Animal genetics

Why is animal genetics important?

Livestock populations provide people with a variety of products and services, including meat, milk, eggs, fibre and draught power, in a wide range of environments. This diversity of function is only possible because of the diversity of their genetic make-up.

The genetic variation within livestock populations also provides the raw material both for evolution through natural selection in response to changing conditions and for human-managed genetic improvement programmes. It is vital both to efforts to increase production and to the adaption of livestock populations to challenges such as climate change, emerging diseases and pressures on feed and water resources.

Animal genetics is one of the pillars of livestock development (alongside animal health, animal nutrition and husbandry issues such as housing). It is a broad field, ranging from characterization to conservation to genetic improvement, and involves actions at local, national, regional and global scales.
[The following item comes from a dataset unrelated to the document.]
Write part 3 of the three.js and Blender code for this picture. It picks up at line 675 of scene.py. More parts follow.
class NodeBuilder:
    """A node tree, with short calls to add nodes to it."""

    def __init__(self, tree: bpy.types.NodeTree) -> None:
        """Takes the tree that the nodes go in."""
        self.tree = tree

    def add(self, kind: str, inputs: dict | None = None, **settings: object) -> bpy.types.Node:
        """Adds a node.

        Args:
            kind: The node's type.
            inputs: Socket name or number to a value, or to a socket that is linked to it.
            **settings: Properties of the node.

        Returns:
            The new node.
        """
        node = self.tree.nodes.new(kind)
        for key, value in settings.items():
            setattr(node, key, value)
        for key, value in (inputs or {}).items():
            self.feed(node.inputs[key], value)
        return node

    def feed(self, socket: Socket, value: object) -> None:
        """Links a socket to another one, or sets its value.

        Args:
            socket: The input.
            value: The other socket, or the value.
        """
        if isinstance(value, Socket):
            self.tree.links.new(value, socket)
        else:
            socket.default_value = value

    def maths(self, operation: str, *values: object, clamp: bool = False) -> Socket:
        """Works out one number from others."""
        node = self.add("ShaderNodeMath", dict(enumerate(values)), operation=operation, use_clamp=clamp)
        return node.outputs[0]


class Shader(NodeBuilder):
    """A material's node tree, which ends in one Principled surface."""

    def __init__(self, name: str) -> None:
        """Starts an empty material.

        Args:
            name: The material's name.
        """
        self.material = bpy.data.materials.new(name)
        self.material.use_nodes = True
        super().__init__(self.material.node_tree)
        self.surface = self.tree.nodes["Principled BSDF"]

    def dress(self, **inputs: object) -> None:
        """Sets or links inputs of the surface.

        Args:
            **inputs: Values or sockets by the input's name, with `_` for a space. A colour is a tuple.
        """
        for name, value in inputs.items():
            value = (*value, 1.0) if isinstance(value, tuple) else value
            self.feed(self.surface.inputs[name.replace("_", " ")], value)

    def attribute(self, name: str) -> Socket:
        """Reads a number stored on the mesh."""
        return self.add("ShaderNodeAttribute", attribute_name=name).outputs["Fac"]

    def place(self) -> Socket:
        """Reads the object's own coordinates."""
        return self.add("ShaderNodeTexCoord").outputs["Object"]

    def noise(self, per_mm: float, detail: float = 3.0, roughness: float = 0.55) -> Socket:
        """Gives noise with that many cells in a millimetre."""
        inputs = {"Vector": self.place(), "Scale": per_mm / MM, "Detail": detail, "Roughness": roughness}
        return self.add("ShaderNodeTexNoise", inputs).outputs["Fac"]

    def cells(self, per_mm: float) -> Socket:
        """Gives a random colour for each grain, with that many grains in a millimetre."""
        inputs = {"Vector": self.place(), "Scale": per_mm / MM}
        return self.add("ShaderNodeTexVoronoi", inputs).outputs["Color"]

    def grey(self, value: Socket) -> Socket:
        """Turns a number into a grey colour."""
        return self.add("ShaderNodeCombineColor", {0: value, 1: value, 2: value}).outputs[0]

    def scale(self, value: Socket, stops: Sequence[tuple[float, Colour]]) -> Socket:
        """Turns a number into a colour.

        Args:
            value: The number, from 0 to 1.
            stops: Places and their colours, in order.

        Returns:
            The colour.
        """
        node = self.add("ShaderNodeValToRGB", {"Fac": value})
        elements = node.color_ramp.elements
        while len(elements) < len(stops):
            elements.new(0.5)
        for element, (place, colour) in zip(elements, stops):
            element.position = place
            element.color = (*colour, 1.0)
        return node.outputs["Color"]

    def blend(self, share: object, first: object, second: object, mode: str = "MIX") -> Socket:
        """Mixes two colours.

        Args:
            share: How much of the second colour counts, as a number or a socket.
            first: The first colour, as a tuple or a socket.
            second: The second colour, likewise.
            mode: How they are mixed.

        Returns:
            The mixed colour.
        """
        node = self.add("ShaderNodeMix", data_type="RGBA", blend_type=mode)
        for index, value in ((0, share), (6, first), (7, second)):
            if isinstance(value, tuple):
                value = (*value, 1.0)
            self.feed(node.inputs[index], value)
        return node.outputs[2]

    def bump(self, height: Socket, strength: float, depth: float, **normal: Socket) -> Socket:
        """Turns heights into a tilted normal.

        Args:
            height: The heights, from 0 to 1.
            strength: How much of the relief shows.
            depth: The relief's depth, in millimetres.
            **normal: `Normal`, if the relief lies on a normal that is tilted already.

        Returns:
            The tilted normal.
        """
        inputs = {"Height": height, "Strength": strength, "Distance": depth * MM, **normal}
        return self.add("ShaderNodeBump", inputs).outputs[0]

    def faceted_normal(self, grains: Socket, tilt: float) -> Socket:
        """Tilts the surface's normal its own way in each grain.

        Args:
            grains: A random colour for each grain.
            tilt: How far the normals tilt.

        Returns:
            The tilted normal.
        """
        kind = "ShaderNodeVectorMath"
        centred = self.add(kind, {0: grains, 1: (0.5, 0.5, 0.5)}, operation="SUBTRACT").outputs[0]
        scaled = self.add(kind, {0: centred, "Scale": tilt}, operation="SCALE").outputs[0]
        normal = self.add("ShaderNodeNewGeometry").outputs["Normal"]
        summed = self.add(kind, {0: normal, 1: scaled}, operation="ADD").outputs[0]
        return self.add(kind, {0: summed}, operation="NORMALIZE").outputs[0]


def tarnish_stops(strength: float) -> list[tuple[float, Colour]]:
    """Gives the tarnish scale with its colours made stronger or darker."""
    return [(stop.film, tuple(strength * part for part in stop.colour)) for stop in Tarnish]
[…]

Characterization is the assessment of livestock populations and their production environments to establish their current status and identify strengths that can be enhanced and weaknesses that need to be overcome, for example via a genetic improvement programme. It can also help to inform conservation strategies.
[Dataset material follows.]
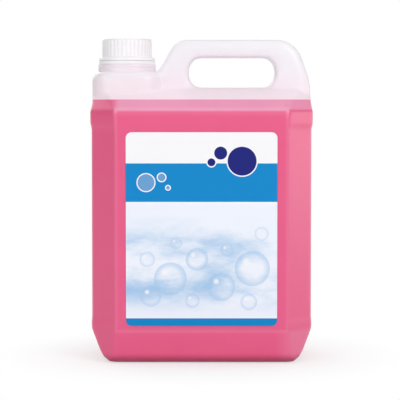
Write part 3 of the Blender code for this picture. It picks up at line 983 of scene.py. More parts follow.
@dataclass(frozen=True)
class WhitePolypropylene(Finish):
    """White moulded plastic with a fine eroded grain, and painted shade between its ribs. Lengths are in
    millimetres.

    Args:
        name: The material's name.
        axis_x: The x of the closure's middle.
        axis_y: The y of the closure's middle.
        groove_radius: How far from there the ground between the ribs is.
        grip_low: The height where the grip starts.
    """

    name: str
    axis_x: float
    axis_y: float
    groove_radius: float
    grip_low: float
    groove_height: float = 0.45
    groove_floor: Span = (-0.6, -0.3)
    grip_fade: float = 1.0
    colour: Colour = linear(249, 247, 249)
    shade_colour: Colour = linear(244, 242, 245)
    # Painted shade in the grooves between the ribs
    groove_shade_colour: Colour = linear(237, 234, 237)
    clouds: Grain = (0.08, 3.0)
    grain: Grain = (2.6, 3.0)
    grain_roughness: float = 0.12
    relief_depth: float = 0.05 * MM
    relief_strength: float = 0.5
    roughness: float = 0.4
    refraction: float = 1.49

    def material(self) -> bpy.types.Material:
        """Paints the plastic, with painted shade between its ribs.

        Returns:
            The new material.
        """
        board = Board.material(self.name)
        point, x, y, z = board.place()
        clouds = board.noise(point, *self.clouds)
        grain = board.noise(point, *self.grain)
        out = ((x - self.axis_x) ** 2.0 + (y - self.axis_y) ** 2.0) ** 0.5 - self.groove_radius
        # Painted shade in the grooves between the ribs, over the grip
        groove = out.falling(0.0, self.groove_height) * out.rising(*self.groove_floor)
        groove = groove * (z - self.grip_low).rising(0.0, self.grip_fade)
        colour = board.mixed(clouds, self.colour, self.shade_colour)
        return board.paint(
            base_color=board.mixed(groove, colour, self.groove_shade_colour),
            roughness=self.roughness + grain.swing(self.grain_roughness),
            ior=self.refraction,
            normal=board.bumped(grain, self.relief_depth, self.relief_strength),
        )


@dataclass(frozen=True)
class ClosedFoam(Finish):
    """Fine closed foam. Lengths are in millimetres."""

    colour: Colour = linear(238, 238, 234)
    cell_colour: Colour = linear(218, 218, 212)
    cells: float = 2.2
    cell_step: Span = (0.2, 0.9)
    roughness: float = 0.7
    cell_roughness: float = 0.1
    relief_depth: float = 0.12 * MM
    relief_strength: float = 0.6

    def material(self) -> bpy.types.Material:
        """Paints the foam's cells.

        Returns:
            The new material.
        """
        board = Board.material("white_foam")
        point, *_ = board.place()
        inputs = {"Vector": point, "Scale": self.cells}
        cells = board.node("TexVoronoi", {"feature": "F1"}, inputs, "Distance")
        return board.paint(
            base_color=board.mixed(cells.rising(*self.cell_step), self.colour, self.cell_colour),
            roughness=self.roughness + self.cell_roughness * cells,
            normal=board.bumped(cells, self.relief_depth, self.relief_strength),
        )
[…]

Conservation of animal genetic resources refers to measures taken to prevent the loss of genetic diversity in livestock populations, including to protect breeds from extinction. It can involve both the conservation of live populations and the cryoconservation (preservation through freezing at extremely low temperatures) of material such as semen or embryos.

Genetic improvement (animal breeding) is based on the principle that the products (milk, meat, wool, etc.) and services (e.g. transport, draught power or cultural services) provided by animals are a function of their genes and the environmental influences that they are exposed to. Improvement can be achieved by selecting genetically superior animals to be the parents of the next generation. “Genetically superior” means superior in terms of a particular set of characteristics, which usually include productivity in the environmental conditions expected in the future, but should also consider traits such as fertility, disease resistance or longevity that relate to costs of production.

Since the middle of the twentieth century, genetic improvement efforts have concentrated on a very small number of breeds worldwide, frequently without due consideration to the way in which local production environments affect animals’ ability to survive, produce and reproduce.